Nel 2019 gli italiani hanno pubblicato su Airbnb circa 415mila annunci, per un totale di 1,8 milioni di posti letto. Ma quasi un posto letto su due non fa parte della ricettività ufficiale: le sistemazioni regolarmente registrate – tra alloggi in affitto e bed & breakfast – sono infatti solo 950mila in appena 135mila esercizi, circa la metà del totale messo a disposizione sul portale. A scattare la fotografia di questo settore così vitale ma così attanagliato dalla piaga dell’abusivismo è un’indagine del Centro Studi Turistici di Firenze presentata durante l’assemblea di Aigo, l’associazione di Confesercenti che riunisce i gestori della ricettività e ospitalità diffusa.

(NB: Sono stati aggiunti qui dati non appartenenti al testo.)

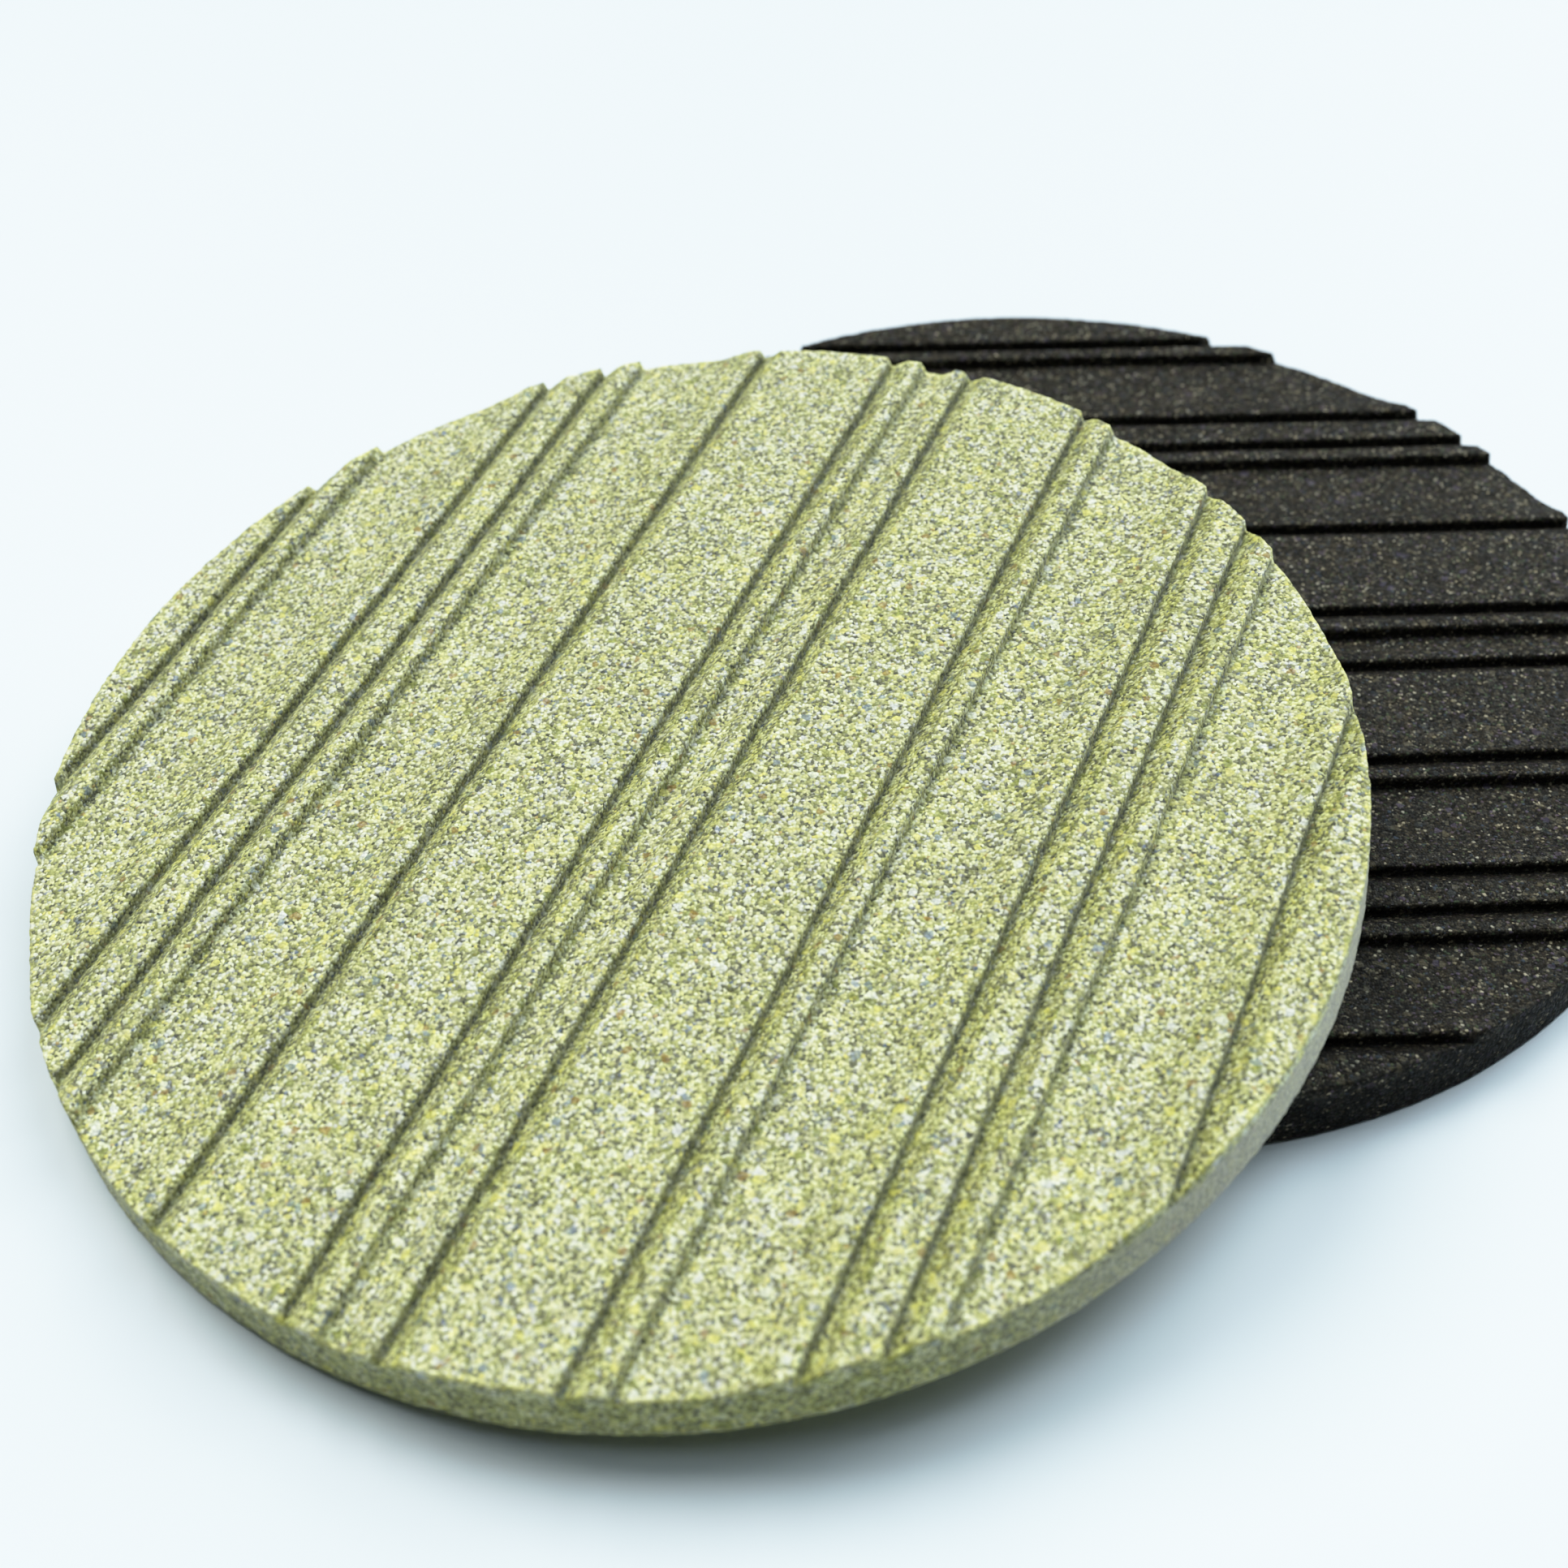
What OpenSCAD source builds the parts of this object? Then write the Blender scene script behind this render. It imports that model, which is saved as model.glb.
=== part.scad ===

“L’ospitalità diffusa ormai – spiega Claudio Cuomo, imprenditore romano, neo eletto presidente nazionale di Aigo Confesercenti – costituisce una delle principali offerte ricettive del Paese, in crescita nel gradimento sia da parte dei turisti stranieri che italiani, perché risponde alle mutate esigenze dei viaggiatori, ormai alla ricerca sempre più dell’esperienza locale originale. Quello dell’ospitalità diffusa è però un settore che va regolamentato: sui portali troppi annunci si collocano in una area grigia, proponendo chiaramente una sistemazione turistica ma non figurando come attività ricettive ufficiali. Un danno per l’erario ma anche per le imprese regolari, che ne subiscono la concorrenza sleale. La presenza delle case vacanze non regolari è altissima in particolare nelle città d’arte.”A Firenze, ad esempio, ci sono 12.356 annunci su Airbnb, ma solo poco più di 1.000 alloggi in affitto ufficiali. A Roma le case vacanza regolarmente registrate sono poco più di 5mila, ma su Airbnb si sfiorano i 30mila annunci. Un’irregolarità impressionante che va risolta urgentemente” aggiunge Cuomo.

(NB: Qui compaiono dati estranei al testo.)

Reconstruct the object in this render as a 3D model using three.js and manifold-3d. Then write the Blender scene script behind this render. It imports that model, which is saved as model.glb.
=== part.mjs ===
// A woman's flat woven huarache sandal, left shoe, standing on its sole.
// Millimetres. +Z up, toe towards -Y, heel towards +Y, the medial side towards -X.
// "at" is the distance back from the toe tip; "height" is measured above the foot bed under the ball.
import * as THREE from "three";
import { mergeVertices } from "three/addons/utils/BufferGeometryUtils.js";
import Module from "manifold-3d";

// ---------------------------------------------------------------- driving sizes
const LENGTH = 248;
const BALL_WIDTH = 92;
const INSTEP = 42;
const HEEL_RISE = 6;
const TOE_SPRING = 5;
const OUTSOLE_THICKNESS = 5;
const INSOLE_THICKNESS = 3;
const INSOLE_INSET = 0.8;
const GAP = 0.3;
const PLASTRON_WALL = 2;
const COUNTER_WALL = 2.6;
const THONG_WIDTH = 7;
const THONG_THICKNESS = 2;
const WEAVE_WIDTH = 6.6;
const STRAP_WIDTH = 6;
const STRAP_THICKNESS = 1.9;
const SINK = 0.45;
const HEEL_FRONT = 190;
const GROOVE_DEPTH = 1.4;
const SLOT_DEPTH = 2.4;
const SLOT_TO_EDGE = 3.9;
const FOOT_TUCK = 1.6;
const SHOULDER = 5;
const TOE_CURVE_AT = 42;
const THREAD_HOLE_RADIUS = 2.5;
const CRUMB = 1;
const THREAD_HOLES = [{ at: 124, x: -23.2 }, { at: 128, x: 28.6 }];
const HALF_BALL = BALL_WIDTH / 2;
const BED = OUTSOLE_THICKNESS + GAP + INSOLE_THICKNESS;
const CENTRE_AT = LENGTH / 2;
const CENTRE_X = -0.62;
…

Troppe incertezze anche sul campo fiscale. “L’Agenzia delle entrate – spiega – deve ancora chiarire quale volume di affari può essere inteso come integrazione del reddito oppure come proventi da attività di impresa. Sempre sul fronte fiscale occorre urgentemente depenalizzare la mancata e tardiva comunicazione per l’imposta di soggiorno: ci sono gestori che, per una distrazione, rischiano di essere denunciati penalmente per peculato d’uso da molti Comuni. Piuttosto, si trovi un modo per obbligare i Comuni carenti di servizi e tutele per il turista a reinvestire nel loro miglioramento il ricavato dell’imposta di soggiorno”.

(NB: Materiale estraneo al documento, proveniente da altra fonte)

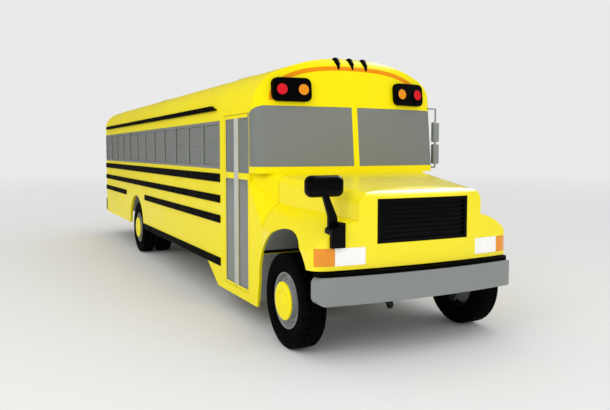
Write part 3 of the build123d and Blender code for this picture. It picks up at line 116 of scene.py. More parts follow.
def pick_edges(piece, test):
    """Open a piece in edit mode with just the edges that pass test(one end, other end)."""
    only(piece)
    bpy.ops.object.mode_set(mode="EDIT")
    bpy.ops.mesh.select_mode(type="EDGE")
    bpy.ops.mesh.select_all(action="DESELECT")
    bpy.ops.object.mode_set(mode="OBJECT")
    points = piece.data.vertices
    for edge in piece.data.edges:
        a, b = edge.vertices
        edge.select = bool(test(points[a].co, points[b].co))
    bpy.ops.object.mode_set(mode="EDIT")


def done():
    bpy.ops.object.mode_set(mode="OBJECT")


def inset(thickness, depth=0.0):
    bpy.ops.mesh.inset(thickness=thickness, depth=depth, use_even_offset=True)


def sink(depth):
    """Extrude the picked faces along their normals; a negative depth goes inwards."""
    bpy.ops.mesh.extrude_region_shrink_fatten(
        TRANSFORM_OT_shrink_fatten={"value": depth})


def cut(piece, point, normal):
    """Cut new edges through the whole piece on a plane, leaving both halves."""
    only(piece)
    bpy.ops.object.mode_set(mode="EDIT")
    bpy.ops.mesh.select_all(action="SELECT")
    bpy.ops.mesh.bisect(plane_co=point, plane_no=normal)
    done()


def modify(piece, kind, **settings):
    """Add a modifier and apply it."""
    only(piece)
    modifier = piece.modifiers.new(kind.title(), kind)
    for key, value in settings.items():
        setattr(modifier, key, value)
    bpy.ops.object.modifier_apply(modifier=modifier.name)
    return piece


def soften(piece, width, segments=2, smooth_deg=40):
    """Round the sharp edges and shade the rest smooth."""
    modify(piece, "BEVEL", width=width, segments=segments, limit_method="ANGLE",
           angle_limit=radians(30))
    return smooth(piece, smooth_deg)


def smooth(piece, degrees=40):
    only(piece)
    bpy.ops.object.shade_smooth_by_angle(angle=radians(degrees))
    return piece


def copy_of(piece, name, move=(0, 0, 0), mirror_y=False):
    """Copy with its own mesh, moved, or mirrored across the centre plane."""
    made = piece.copy()
    made.data = piece.data.copy()
    made.name = name
    bpy.context.scene.collection.objects.link(made)
    if mirror_y:
        made.data.transform(Matrix.Scale(-1, 4, (0, 1, 0)))
        made.data.flip_normals()
    made.data.transform(Matrix.Translation(move))
    return made


def join(name, pieces):
    only(*pieces)
    if len(pieces) > 1:
        bpy.ops.object.join()
    piece = bpy.context.object
    piece.name = name
    return piece


def spun(piece, count, centre, axis, name):
    """Copies of a piece evenly round an axis, joined into one."""
    centre = Vector(centre)
    ring = [piece]
    for index in range(1, count):
        turned = copy_of(piece, name)
        turn = Matrix.Rotation(2 * pi * index / count, 4, Vector(axis))
        turned.data.transform(Matrix.Translation(centre) @ turn @ Matrix.Translation(-centre))
        ring.append(turned)
    return join(name, ring)


def fit(piece, body, finish, slot=None, replaces=()):
    """Give a piece its finish and the body that it rides on."""
    piece.data.materials.clear()
    piece.data.materials.append(finish)
    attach(piece, body)
    if replaces:
        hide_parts(*replaces)
    return piece


# ---- Finishes ----------------------------------------------------------------------------------
def channel(value):
    value /= 255
    return value / 12.92 if value <= 0.04045 else ((value + 0.055) / 1.055) ** 2.4


def tint(red, green, blue):
    """Linear colour of a paint named by its 8-bit values."""
    return (channel(red), channel(green), channel(blue), 1)


def shade(paint, amount):
    return (paint[0] * amount, paint[1] * amount, paint[2] * amount, 1)


YELLOW = tint(255, 237, 0)
GLASS_GREY = tint(141, 145, 141)
BUMPER_GREY = tint(139, 144, 142)
RIM_GREY = tint(157, 160, 159)
ORANGE = tint(240, 147, 1)
RED = tint(224, 0, 25)
LAMP_WHITE = tint(255, 255, 253)
DOOR_STRIP_GREY = tint(198, 199, 194)
BLACK = tint(6, 6, 7)


# the orange stripe over the front lamps runs between two superellipses in front view,
# each by its half width and rise
STRIPE_OUTER = (1.045, 0.435)
STRIPE_INNER = (0.985, 0.385)
STRIPE_FOOT_Z = 2.540
STRIPE_POWER = 2.5
STRIPE_LOW_Z = 2.560
STRIPE_REAR_X = 4.000
# the front wheels are painted black inboard of their discs: painted shade for the dark hollow behind the
# disc
RIM_BACK_Y = 1.100
# the cowl is grey inboard of its outer skin and under the hood's side
ARCH_SKIN_Y = 1.175
ARCH_SKIN_Z = 0.870


class Finish:
    """A node material on object coordinates, built up step by step."""

    def __init__(self, name, paint, roughness, **sockets):
        self.material = bpy.data.materials.new(name)
        self.material.use_nodes = True
        self.tree = self.material.node_tree
        self.shader = self.tree.nodes["Principled BSDF"]
        self.place = self.node("ShaderNodeTexCoord").outputs["Object"]
        self.paint = paint
        self.set("Base Color", paint)
        self.set("Roughness", roughness)
        for key, value in sockets.items():
            self.set(key.replace("_", " ").title().replace("Ior", "IOR"), value)

    def node(self, kind):
        return self.tree.nodes.new(kind)

    def set(self, socket, value):
        self.shader.inputs[socket].default_value = value

    def link(self, start, end):
        self.tree.links.new(start, end)

    def noise(self, scale, detail=3.0, stretch=None):
        made = self.node("ShaderNodeTexNoise")
        made.inputs["Scale"].default_value = scale
        made.inputs["Detail"].default_value = detail
        place = self.place
        if stretch:
            mapping = self.node("ShaderNodeMapping")
            mapping.inputs["Scale"].default_value = stretch
            self.link(place, mapping.inputs["Vector"])
            place = mapping.outputs["Vector"]
        self.link(place, made.inputs["Vector"])
        return made.outputs["Fac"]

    def spread(self, value, low, high, start=0.3, stop=0.7):
        """Bring a noise to a range of values."""
        made = self.node("ShaderNodeMapRange")
        made.inputs["From Min"].default_value = start
        made.inputs["From Max"].default_value = stop
        made.inputs["To Min"].default_value = low
        made.inputs["To Max"].default_value = high
        self.link(value, made.inputs["Value"])
        return made.outputs["Result"]

    def blend(self, factor, first, second):
        """Mix two colours, each a colour or a socket."""
        made = self.node("ShaderNodeMix")
        made.data_type = "RGBA"
        self.link(factor, made.inputs["Factor"])
        for socket, value in ((made.inputs[6], first), (made.inputs[7], second)):
            if isinstance(value, tuple):
                socket.default_value = value
            else:
                self.link(value, socket)
        return made.outputs[2]

    def drift(self, scale, amount, detail=4.0, stretch=None):
        """Let the colour drift a little darker in patches."""
        factor = self.spread(self.noise(scale, detail, stretch), 0, 1)
        self.colour = self.blend(factor, self.paint, shade(self.paint, amount))
        self.link(self.colour, self.shader.inputs["Base Color"])
        return self

    def gloss(self, scale, low, high, stretch=None):
        """Let the roughness change in patches."""
        self.link(self.spread(self.noise(scale, 5.0, stretch), low, high),
                  self.shader.inputs["Roughness"])
        return self

    def relief(self, value, strength, distance):
        made = self.node("ShaderNodeBump")
        made.inputs["Strength"].default_value = strength
        made.inputs["Distance"].default_value = distance
        self.link(value, made.inputs["Height"])
        self.link(made.outputs["Normal"], self.shader.inputs["Normal"])
        return self

    def grain(self, scale, strength, distance, detail=3.0, stretch=None):
        return self.relief(self.noise(scale, detail, stretch), strength, distance)

    def axis(self, name):
        split = self.node("ShaderNodeSeparateXYZ")
        self.link(self.place, split.inputs["Vector"])
        return split.outputs[name]

    def math(self, operation, first, second=None, third=None):
        made = self.node("ShaderNodeMath")
        made.operation = operation
        for socket, value in zip(made.inputs, (first, second, third)):
            if value is None:
                continue
            if isinstance(value, (int, float)):
                socket.default_value = value
            else:
                self.link(value, socket)
        return made.outputs["Value"]

    def within(self, value, low, high):
        """1 where a value lies between two limits, else 0."""
        return self.math("COMPARE", value, (low + high) / 2, (high - low) / 2)

    def repaint(self, factor, paint):
        self.colour = self.blend(factor, self.colour, paint)
        self.link(self.colour, self.shader.inputs["Base Color"])
        return self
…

“Auspichiamo – conclude Cuomo – che il ministro dei beni culturali e del turismo Dario Franceschini, che ha annunciato di voler metter mano alla riforma del settore, convochi al più presto i rappresentanti delle imprese dell’ospitalità diffusa per arrivare ad una normativa chiara, che non solo regolamenti ma tuteli le imprese ‘a norma’ di un settore che può offrire molto al Paese, in termini di Pil, occupazione e valorizzazione del patrimonio immobiliare”.